* What to produce *
Print all the records exactly, please.

··········

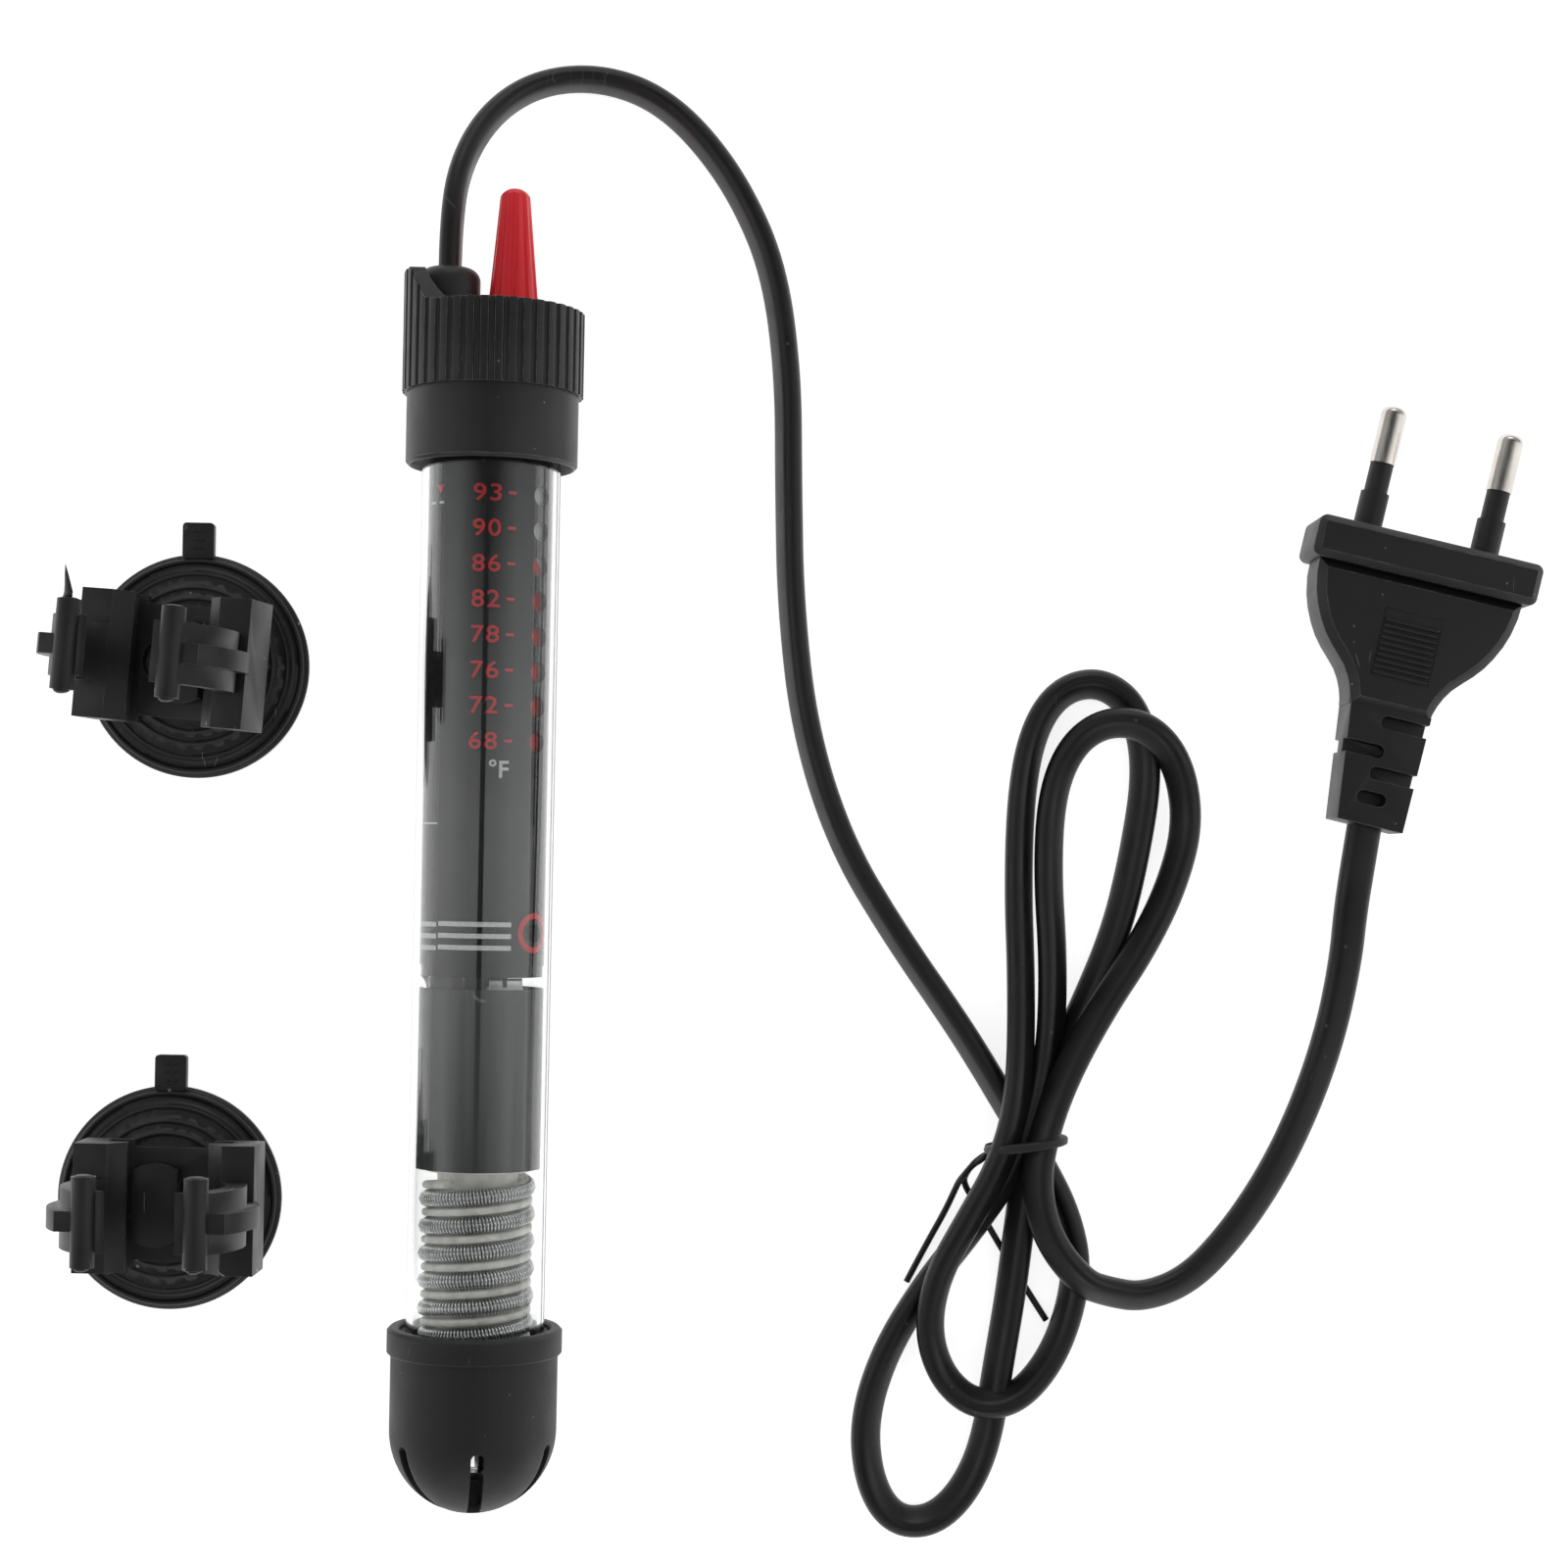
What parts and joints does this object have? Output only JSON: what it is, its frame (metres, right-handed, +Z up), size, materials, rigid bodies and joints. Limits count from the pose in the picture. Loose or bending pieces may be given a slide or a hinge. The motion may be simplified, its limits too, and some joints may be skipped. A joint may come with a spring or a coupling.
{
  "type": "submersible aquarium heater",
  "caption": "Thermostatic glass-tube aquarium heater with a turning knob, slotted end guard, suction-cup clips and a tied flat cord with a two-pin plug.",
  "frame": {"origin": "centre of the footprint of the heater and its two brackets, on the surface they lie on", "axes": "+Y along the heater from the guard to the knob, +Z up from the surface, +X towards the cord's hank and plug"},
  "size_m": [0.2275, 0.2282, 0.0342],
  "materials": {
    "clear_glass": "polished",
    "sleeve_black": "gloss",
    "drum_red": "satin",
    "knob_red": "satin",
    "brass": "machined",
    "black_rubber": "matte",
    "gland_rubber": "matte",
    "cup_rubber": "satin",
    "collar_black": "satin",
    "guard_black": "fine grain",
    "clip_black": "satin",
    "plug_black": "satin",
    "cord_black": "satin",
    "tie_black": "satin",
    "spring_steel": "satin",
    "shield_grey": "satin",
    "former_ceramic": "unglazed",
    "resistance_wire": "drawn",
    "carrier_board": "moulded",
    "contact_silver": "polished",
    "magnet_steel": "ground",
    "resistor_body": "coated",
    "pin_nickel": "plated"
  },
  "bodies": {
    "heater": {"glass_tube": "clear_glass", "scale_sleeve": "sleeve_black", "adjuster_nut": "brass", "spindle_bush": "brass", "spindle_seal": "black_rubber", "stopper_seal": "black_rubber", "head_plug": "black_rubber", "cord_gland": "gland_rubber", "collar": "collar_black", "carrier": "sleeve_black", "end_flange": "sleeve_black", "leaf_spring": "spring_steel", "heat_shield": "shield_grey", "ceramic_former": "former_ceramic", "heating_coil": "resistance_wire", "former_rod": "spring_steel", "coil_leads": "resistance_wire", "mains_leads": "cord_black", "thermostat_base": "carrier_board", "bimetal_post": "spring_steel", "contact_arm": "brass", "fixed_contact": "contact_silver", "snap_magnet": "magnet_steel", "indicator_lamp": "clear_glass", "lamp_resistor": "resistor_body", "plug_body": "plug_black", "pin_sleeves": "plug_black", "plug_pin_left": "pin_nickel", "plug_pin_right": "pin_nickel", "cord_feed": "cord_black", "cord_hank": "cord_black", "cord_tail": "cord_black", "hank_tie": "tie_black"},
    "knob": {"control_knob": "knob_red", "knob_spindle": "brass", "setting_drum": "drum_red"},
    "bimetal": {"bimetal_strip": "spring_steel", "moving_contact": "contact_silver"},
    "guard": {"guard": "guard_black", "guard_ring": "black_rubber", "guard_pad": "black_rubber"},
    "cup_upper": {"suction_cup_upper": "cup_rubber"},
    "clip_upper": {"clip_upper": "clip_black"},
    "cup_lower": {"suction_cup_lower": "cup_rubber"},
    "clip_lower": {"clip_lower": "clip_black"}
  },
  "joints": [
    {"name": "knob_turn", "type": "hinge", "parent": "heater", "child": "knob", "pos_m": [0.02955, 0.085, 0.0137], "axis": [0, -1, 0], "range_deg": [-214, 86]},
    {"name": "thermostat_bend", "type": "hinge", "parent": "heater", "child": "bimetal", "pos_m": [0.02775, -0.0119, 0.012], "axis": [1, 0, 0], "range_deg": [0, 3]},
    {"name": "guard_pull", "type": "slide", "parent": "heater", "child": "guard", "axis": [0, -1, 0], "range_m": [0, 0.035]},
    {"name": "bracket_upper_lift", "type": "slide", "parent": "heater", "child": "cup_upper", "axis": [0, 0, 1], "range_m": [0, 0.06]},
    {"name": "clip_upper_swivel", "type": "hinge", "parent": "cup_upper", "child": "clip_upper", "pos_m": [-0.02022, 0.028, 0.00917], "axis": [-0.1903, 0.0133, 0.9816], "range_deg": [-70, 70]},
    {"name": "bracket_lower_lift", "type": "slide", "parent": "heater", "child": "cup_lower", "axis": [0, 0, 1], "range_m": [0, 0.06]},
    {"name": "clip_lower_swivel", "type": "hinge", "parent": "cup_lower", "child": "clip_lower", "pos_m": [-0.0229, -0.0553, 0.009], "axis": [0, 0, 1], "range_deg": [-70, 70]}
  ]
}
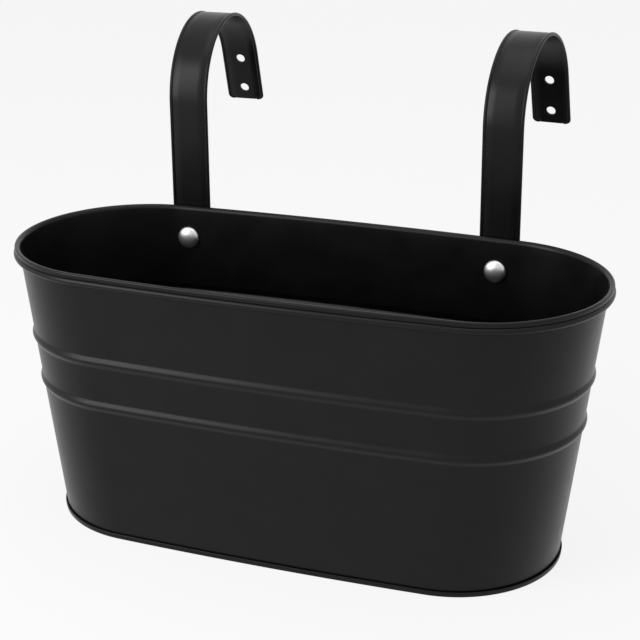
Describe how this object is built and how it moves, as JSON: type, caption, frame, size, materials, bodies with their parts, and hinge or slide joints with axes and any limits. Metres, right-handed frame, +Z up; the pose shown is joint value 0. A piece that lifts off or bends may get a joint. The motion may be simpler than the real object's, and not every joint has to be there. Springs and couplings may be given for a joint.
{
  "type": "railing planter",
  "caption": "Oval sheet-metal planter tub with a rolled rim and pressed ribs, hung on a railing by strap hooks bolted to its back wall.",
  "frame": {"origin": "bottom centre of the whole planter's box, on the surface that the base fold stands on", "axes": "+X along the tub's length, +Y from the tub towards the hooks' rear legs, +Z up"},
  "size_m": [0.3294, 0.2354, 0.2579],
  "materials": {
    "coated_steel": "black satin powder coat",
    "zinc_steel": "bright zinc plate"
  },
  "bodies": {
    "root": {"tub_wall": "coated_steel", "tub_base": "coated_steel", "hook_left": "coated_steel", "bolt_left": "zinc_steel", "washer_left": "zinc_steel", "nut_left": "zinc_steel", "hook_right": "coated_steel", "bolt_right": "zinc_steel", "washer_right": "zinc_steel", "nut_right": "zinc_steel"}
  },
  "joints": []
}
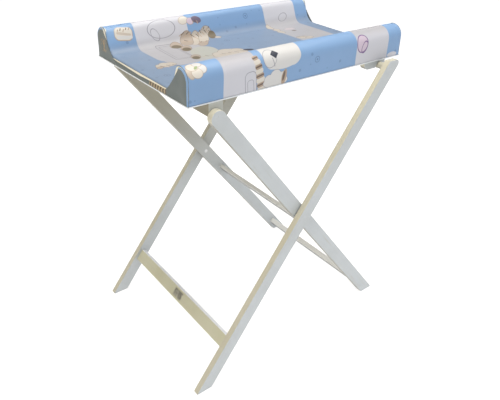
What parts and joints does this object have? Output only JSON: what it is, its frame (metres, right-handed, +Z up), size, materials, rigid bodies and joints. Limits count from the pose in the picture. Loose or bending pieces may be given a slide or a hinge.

··········

* Answer to the exercise *
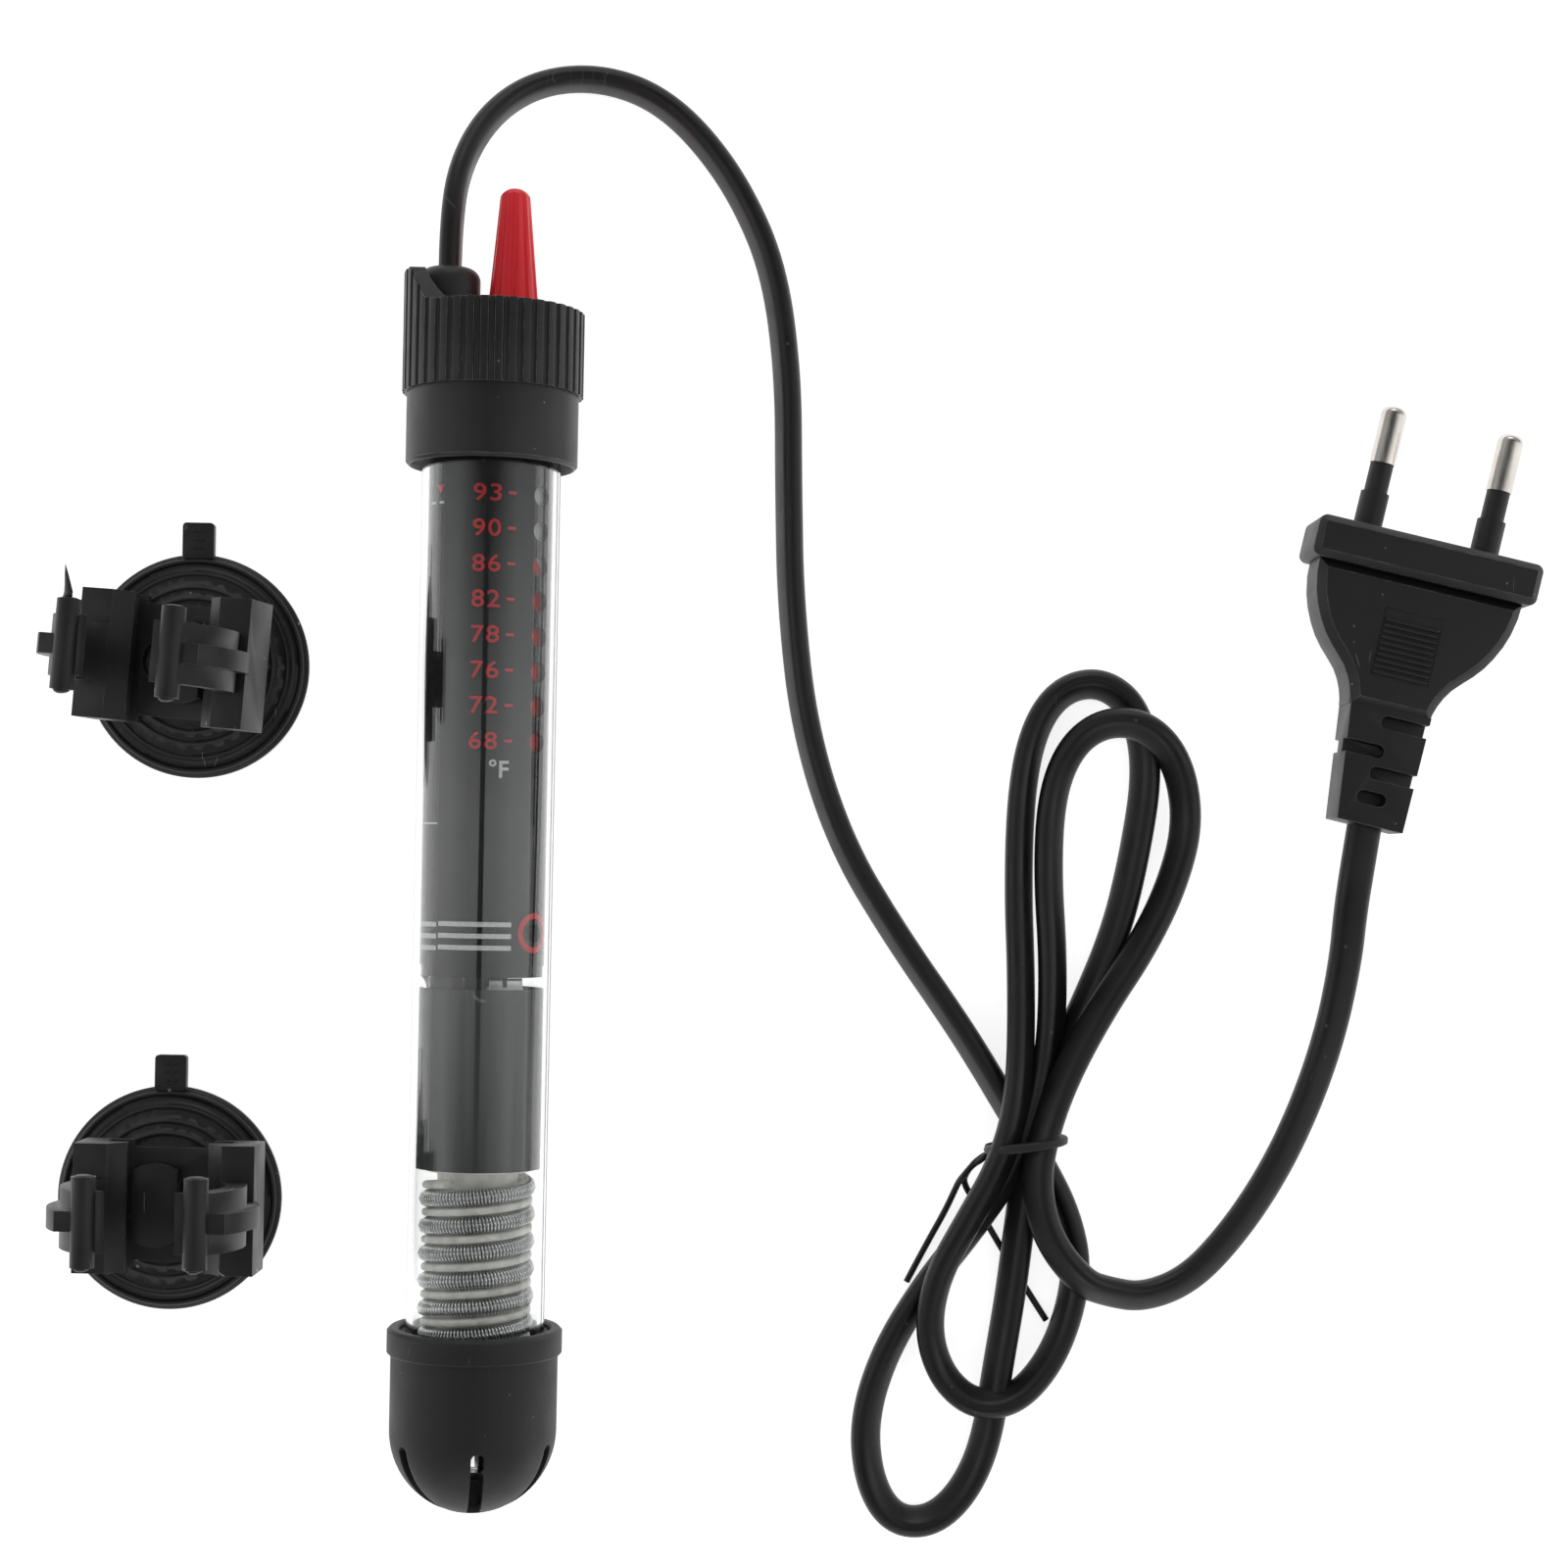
What parts and joints does this object have? Output only JSON: what it is, its frame (metres, right-handed, +Z up), size, materials, rigid bodies and joints. Limits count from the pose in the picture. Loose or bending pieces may be given a slide or a hinge. The motion may be simplified, its limits too, and some joints may be skipped. A joint may come with a spring or a coupling.
{
  "type": "submersible aquarium heater",
  "caption": "Thermostatic glass-tube aquarium heater with a turning knob, slotted end guard, suction-cup clips and a tied flat cord with a two-pin plug.",
  "frame": {"origin": "centre of the footprint of the heater and its two brackets, on the surface they lie on", "axes": "+Y along the heater from the guard to the knob, +Z up from the surface, +X towards the cord's hank and plug"},
  "size_m": [0.2275, 0.2282, 0.0342],
  "materials": {
    "clear_glass": "polished",
    "sleeve_black": "gloss",
    "drum_red": "satin",
    "knob_red": "satin",
    "brass": "machined",
    "black_rubber": "matte",
    "gland_rubber": "matte",
    "cup_rubber": "satin",
    "collar_black": "satin",
    "guard_black": "fine grain",
    "clip_black": "satin",
    "plug_black": "satin",
    "cord_black": "satin",
    "tie_black": "satin",
    "spring_steel": "satin",
    "shield_grey": "satin",
    "former_ceramic": "unglazed",
    "resistance_wire": "drawn",
    "carrier_board": "moulded",
    "contact_silver": "polished",
    "magnet_steel": "ground",
    "resistor_body": "coated",
    "pin_nickel": "plated"
  },
  "bodies": {
    "heater": {"glass_tube": "clear_glass", "scale_sleeve": "sleeve_black", "adjuster_nut": "brass", "spindle_bush": "brass", "spindle_seal": "black_rubber", "stopper_seal": "black_rubber", "head_plug": "black_rubber", "cord_gland": "gland_rubber", "collar": "collar_black", "carrier": "sleeve_black", "end_flange": "sleeve_black", "leaf_spring": "spring_steel", "heat_shield": "shield_grey", "ceramic_former": "former_ceramic", "heating_coil": "resistance_wire", "former_rod": "spring_steel", "coil_leads": "resistance_wire", "mains_leads": "cord_black", "thermostat_base": "carrier_board", "bimetal_post": "spring_steel", "contact_arm": "brass", "fixed_contact": "contact_silver", "snap_magnet": "magnet_steel", "indicator_lamp": "clear_glass", "lamp_resistor": "resistor_body", "plug_body": "plug_black", "pin_sleeves": "plug_black", "plug_pin_left": "pin_nickel", "plug_pin_right": "pin_nickel", "cord_feed": "cord_black", "cord_hank": "cord_black", "cord_tail": "cord_black", "hank_tie": "tie_black"},
    "knob": {"control_knob": "knob_red", "knob_spindle": "brass", "setting_drum": "drum_red"},
    "bimetal": {"bimetal_strip": "spring_steel", "moving_contact": "contact_silver"},
    "guard": {"guard": "guard_black", "guard_ring": "black_rubber", "guard_pad": "black_rubber"},
    "cup_upper": {"suction_cup_upper": "cup_rubber"},
    "clip_upper": {"clip_upper": "clip_black"},
    "cup_lower": {"suction_cup_lower": "cup_rubber"},
    "clip_lower": {"clip_lower": "clip_black"}
  },
  "joints": [
    {"name": "knob_turn", "type": "hinge", "parent": "heater", "child": "knob", "pos_m": [0.02955, 0.085, 0.0137], "axis": [0, -1, 0], "range_deg": [-214, 86]},
    {"name": "thermostat_bend", "type": "hinge", "parent": "heater", "child": "bimetal", "pos_m": [0.02775, -0.0119, 0.012], "axis": [1, 0, 0], "range_deg": [0, 3]},
    {"name": "guard_pull", "type": "slide", "parent": "heater", "child": "guard", "axis": [0, -1, 0], "range_m": [0, 0.035]},
    {"name": "bracket_upper_lift", "type": "slide", "parent": "heater", "child": "cup_upper", "axis": [0, 0, 1], "range_m": [0, 0.06]},
    {"name": "clip_upper_swivel", "type": "hinge", "parent": "cup_upper", "child": "clip_upper", "pos_m": [-0.02022, 0.028, 0.00917], "axis": [-0.1903, 0.0133, 0.9816], "range_deg": [-70, 70]},
    {"name": "bracket_lower_lift", "type": "slide", "parent": "heater", "child": "cup_lower", "axis": [0, 0, 1], "range_m": [0, 0.06]},
    {"name": "clip_lower_swivel", "type": "hinge", "parent": "cup_lower", "child": "clip_lower", "pos_m": [-0.0229, -0.0553, 0.009], "axis": [0, 0, 1], "range_deg": [-70, 70]}
  ]
}
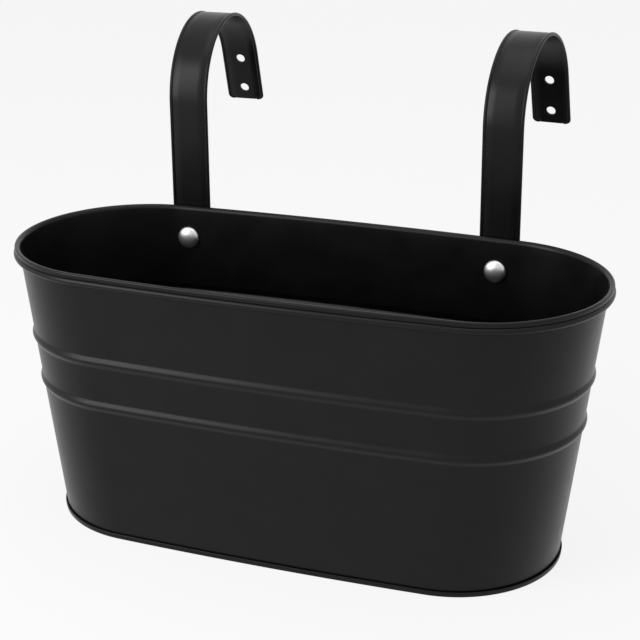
Describe how this object is built and how it moves, as JSON: type, caption, frame, size, materials, bodies with their parts, and hinge or slide joints with axes and any limits. Metres, right-handed frame, +Z up; the pose shown is joint value 0. A piece that lifts off or bends may get a joint. The motion may be simpler than the real object's, and not every joint has to be there. Springs and couplings may be given for a joint.
{
  "type": "railing planter",
  "caption": "Oval sheet-metal planter tub with a rolled rim and pressed ribs, hung on a railing by strap hooks bolted to its back wall.",
  "frame": {"origin": "bottom centre of the whole planter's box, on the surface that the base fold stands on", "axes": "+X along the tub's length, +Y from the tub towards the hooks' rear legs, +Z up"},
  "size_m": [0.3294, 0.2354, 0.2579],
  "materials": {
    "coated_steel": "black satin powder coat",
    "zinc_steel": "bright zinc plate"
  },
  "bodies": {
    "root": {"tub_wall": "coated_steel", "tub_base": "coated_steel", "hook_left": "coated_steel", "bolt_left": "zinc_steel", "washer_left": "zinc_steel", "nut_left": "zinc_steel", "hook_right": "coated_steel", "bolt_right": "zinc_steel", "washer_right": "zinc_steel", "nut_right": "zinc_steel"}
  },
  "joints": []
}
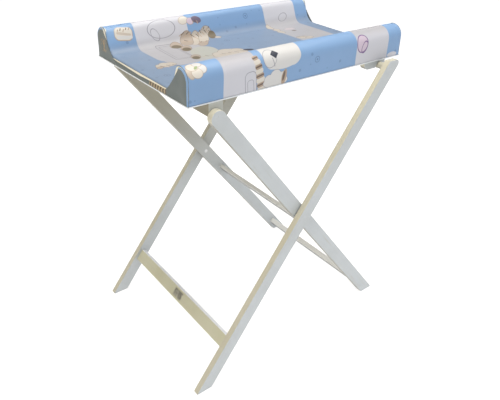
What parts and joints does this object have? Output only JSON: what it is, its frame (metres, right-handed, +Z up), size, materials, rigid bodies and joints. Limits count from the pose in the picture. Loose or bending pieces may be given a slide or a hinge.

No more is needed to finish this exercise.